Эта партитура предполагала большую параллельную организационную работу по расстановке судов на рейде и инструктажу выделенных на них специальных людей по соответствующей информации.

Наступил торжественный день, Не помню точно, как было приурочено осуществление замысла Арсения — до демонстрации или после неё. Помню лишь южный солнечный день, бакинский бульвар, гуляющую публику и толпу, собравшуюся у деревянной вышки, построенной у прибрежной каменной ограды. Наверху на площадке вышки было оборудовано нечто вроде дирижёрского пульта. Внизу у вышки взволнованно ходил взад и вперёд рыжий Арсений в чистой синей глаженой косоворотке и в обычных его брюках, заправленных в сапоги. Под мышкой у него торчали свёрток бумаги и цветные морские флажки.

Мне не запомнился сигнал, по которому Арсений поднялся вверх, запомнилась его чуть сутулая, немного кривоногая фигура, волосы, развевающиеся по ветру, вдохновенно поднятое лицо и широко расставленные руки с флажками.

Руки его задвигались в разных направлениях, раздались один за другим распланированные по партитуре пароходные гудки, в которых ухо, не привыкшее к подобному музыкальному ансамблю, всё же различало сочетание звуков знакомой мелодии «Интернационала». 

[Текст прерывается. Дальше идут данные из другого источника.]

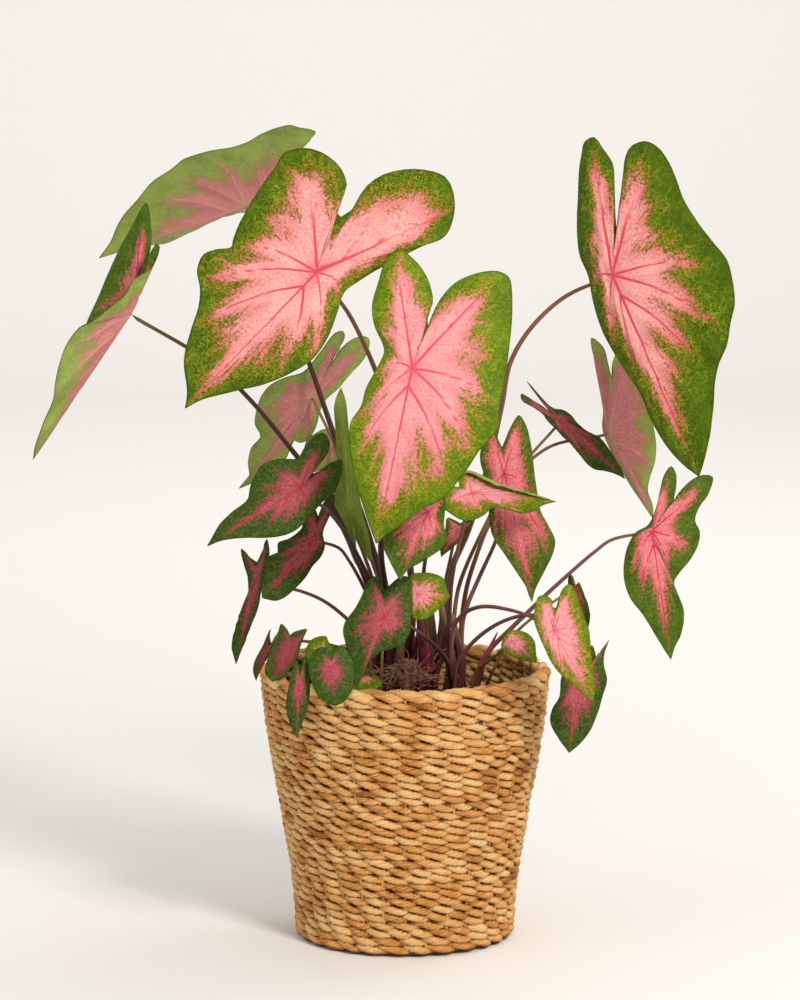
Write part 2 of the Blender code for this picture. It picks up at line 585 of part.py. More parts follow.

Много лет прошло со времени этого необычайного «музыкального» события. И я спрашиваю себя о том впечатлении, которое у меня сохранилось о нём. Я всё более отчётливо останавливаюсь на том, что сам незабываемый замысел произвёл на меня большее впечатление, чем его исполнение. 

Многим замечательным людям того времени хотелось думать большими масштабами, шагать в неизведанное «новое».